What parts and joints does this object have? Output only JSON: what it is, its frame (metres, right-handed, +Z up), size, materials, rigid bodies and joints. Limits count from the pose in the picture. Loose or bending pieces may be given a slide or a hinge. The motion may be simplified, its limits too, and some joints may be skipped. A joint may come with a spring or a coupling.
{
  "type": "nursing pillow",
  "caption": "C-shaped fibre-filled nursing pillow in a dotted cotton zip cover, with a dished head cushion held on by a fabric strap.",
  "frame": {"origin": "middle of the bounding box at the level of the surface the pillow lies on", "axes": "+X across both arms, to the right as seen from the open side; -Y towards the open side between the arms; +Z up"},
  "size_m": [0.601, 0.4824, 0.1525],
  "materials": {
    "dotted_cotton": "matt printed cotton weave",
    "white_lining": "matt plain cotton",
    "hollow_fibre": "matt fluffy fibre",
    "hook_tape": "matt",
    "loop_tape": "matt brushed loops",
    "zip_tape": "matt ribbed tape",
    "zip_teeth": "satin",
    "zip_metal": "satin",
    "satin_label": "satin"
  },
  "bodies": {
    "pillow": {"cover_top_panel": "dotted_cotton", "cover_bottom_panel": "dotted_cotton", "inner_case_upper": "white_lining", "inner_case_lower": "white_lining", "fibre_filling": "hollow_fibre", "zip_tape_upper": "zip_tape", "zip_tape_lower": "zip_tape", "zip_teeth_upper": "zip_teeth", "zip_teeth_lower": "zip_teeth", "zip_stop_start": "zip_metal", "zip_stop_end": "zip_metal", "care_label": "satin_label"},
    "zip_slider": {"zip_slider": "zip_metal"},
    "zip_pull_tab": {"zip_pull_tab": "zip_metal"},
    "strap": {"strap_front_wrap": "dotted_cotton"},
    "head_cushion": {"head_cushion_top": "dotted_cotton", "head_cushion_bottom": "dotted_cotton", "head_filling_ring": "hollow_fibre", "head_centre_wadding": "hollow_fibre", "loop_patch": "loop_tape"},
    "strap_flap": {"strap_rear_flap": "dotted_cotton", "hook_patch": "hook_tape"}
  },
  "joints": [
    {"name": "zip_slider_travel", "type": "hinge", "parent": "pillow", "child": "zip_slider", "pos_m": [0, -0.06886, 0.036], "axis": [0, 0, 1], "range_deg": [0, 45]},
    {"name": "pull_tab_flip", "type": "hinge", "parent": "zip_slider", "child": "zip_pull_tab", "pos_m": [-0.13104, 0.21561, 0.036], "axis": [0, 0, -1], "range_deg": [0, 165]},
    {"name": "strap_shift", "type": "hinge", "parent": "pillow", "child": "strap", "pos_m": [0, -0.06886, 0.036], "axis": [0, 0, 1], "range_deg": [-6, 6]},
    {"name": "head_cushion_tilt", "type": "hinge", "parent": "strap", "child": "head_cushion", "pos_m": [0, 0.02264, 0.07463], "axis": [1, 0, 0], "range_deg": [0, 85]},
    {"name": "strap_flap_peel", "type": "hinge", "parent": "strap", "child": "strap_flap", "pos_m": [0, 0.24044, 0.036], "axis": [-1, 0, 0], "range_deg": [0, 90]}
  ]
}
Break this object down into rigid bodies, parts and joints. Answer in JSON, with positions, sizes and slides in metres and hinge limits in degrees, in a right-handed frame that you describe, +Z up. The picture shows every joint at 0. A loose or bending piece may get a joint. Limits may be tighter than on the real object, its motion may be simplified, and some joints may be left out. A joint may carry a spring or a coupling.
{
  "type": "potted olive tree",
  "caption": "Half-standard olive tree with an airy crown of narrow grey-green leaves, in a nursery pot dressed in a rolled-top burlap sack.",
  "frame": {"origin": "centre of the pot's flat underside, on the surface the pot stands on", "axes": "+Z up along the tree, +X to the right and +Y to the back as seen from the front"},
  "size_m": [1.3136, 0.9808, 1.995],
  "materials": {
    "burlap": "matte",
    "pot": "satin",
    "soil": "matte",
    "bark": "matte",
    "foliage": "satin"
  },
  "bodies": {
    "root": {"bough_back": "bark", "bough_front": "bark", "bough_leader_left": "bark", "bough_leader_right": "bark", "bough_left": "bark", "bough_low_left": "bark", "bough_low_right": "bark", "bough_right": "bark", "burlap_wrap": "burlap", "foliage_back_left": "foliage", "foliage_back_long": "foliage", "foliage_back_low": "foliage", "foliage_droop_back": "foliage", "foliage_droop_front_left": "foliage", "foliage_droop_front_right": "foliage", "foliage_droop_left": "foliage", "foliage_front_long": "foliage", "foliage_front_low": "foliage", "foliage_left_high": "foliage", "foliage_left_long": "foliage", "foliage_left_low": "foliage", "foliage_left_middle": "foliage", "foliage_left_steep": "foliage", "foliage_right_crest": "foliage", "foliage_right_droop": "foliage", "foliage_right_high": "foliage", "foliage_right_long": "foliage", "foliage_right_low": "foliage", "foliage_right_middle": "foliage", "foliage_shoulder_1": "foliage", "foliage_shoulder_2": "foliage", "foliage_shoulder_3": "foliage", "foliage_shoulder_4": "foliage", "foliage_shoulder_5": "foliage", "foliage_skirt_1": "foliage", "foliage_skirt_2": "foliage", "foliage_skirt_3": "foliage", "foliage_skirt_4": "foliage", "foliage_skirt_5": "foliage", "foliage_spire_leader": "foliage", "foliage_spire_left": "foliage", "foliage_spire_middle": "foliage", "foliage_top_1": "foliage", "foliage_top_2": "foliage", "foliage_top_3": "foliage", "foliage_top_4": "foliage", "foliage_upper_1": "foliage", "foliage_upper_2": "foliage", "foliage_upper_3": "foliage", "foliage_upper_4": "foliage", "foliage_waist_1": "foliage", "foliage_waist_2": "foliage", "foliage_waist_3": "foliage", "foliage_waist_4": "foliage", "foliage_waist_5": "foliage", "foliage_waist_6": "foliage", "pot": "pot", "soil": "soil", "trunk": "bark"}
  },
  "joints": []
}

····················

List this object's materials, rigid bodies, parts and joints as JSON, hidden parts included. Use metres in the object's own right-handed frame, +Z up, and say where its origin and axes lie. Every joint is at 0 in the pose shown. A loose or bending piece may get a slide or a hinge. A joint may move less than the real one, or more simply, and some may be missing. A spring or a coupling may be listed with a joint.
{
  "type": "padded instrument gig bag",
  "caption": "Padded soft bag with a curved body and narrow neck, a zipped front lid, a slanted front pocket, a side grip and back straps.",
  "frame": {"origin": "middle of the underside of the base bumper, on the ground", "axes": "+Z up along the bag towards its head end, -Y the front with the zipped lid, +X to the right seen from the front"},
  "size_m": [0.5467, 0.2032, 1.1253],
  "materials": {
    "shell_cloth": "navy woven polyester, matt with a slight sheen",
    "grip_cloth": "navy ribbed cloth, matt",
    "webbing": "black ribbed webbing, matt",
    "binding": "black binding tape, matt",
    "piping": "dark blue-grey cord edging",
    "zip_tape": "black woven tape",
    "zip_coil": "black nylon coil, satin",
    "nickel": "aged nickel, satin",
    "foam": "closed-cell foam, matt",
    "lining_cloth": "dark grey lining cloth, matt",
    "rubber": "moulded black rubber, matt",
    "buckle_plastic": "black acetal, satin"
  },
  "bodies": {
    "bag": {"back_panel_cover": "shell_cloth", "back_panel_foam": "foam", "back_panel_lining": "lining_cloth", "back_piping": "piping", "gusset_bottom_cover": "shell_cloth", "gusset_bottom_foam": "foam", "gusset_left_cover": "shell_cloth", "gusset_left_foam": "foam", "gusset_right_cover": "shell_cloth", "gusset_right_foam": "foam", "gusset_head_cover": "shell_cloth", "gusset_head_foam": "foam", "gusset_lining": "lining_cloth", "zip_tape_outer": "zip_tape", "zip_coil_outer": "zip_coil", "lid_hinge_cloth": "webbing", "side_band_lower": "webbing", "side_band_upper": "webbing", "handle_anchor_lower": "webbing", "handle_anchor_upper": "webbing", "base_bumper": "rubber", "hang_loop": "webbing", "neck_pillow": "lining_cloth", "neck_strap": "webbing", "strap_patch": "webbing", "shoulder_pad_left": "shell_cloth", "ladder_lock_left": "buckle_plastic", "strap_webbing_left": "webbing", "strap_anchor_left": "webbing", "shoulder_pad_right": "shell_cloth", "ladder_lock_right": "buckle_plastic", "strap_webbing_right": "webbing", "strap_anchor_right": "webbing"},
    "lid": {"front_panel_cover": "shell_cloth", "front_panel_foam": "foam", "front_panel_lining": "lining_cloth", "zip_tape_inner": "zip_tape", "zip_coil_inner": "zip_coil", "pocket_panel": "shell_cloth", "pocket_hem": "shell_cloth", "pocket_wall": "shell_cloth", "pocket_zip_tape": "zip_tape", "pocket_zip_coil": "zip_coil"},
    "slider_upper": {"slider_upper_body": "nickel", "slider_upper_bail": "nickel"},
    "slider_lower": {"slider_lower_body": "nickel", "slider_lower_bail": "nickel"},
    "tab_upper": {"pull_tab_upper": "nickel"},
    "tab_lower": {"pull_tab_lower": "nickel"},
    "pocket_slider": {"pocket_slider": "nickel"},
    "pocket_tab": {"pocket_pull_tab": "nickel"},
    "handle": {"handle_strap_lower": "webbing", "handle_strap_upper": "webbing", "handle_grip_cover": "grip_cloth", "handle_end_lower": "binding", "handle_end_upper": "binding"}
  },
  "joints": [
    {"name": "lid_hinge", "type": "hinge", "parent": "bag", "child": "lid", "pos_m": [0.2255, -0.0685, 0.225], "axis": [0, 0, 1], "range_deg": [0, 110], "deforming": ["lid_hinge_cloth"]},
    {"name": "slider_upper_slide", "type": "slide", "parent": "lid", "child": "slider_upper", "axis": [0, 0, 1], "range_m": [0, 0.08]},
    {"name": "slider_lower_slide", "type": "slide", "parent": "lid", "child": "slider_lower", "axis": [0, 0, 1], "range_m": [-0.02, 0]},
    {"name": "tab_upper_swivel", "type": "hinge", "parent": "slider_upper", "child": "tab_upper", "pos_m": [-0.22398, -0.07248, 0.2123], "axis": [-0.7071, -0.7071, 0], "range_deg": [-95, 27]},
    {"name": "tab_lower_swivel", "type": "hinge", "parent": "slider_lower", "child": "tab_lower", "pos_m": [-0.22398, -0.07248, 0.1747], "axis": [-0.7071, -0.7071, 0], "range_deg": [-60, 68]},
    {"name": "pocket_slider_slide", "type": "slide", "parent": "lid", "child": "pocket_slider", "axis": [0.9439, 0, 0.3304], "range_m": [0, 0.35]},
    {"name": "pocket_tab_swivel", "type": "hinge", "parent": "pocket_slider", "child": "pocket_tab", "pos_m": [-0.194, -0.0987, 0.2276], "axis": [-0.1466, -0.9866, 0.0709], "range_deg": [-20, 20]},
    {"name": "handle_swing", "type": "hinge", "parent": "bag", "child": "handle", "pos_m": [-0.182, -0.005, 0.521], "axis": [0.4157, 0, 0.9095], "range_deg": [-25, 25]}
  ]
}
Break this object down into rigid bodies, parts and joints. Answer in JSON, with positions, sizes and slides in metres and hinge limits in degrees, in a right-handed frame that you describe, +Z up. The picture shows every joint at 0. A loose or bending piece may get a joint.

····················

__GOAL OF THE EXERCISE__.
Go through the listing above and return every line where the word "from" occurs.

__RESULT__.
What parts and joints does this object have? Output only JSON: what it is, its frame (metres, right-handed, +Z up), size, materials, rigid bodies and joints. Limits count from the pose in the picture. Loose or bending pieces may be given a slide or a hinge. The motion may be simplified, its limits too, and some joints may be skipped. A joint may come with a spring or a coupling.
  "frame": {"origin": "middle of the bounding box at the level of the surface the pillow lies on", "axes": "+X across both arms, to the right as seen from the open side; -Y towards the open side between the arms; +Z up"},
  "frame": {"origin": "centre of the pot's flat underside, on the surface the pot stands on", "axes": "+Z up along the tree, +X to the right and +Y to the back as seen from the front"},
  "frame": {"origin": "middle of the underside of the base bumper, on the ground", "axes": "+Z up along the bag towards its head end, -Y the front with the zipped lid, +X to the right seen from the front"},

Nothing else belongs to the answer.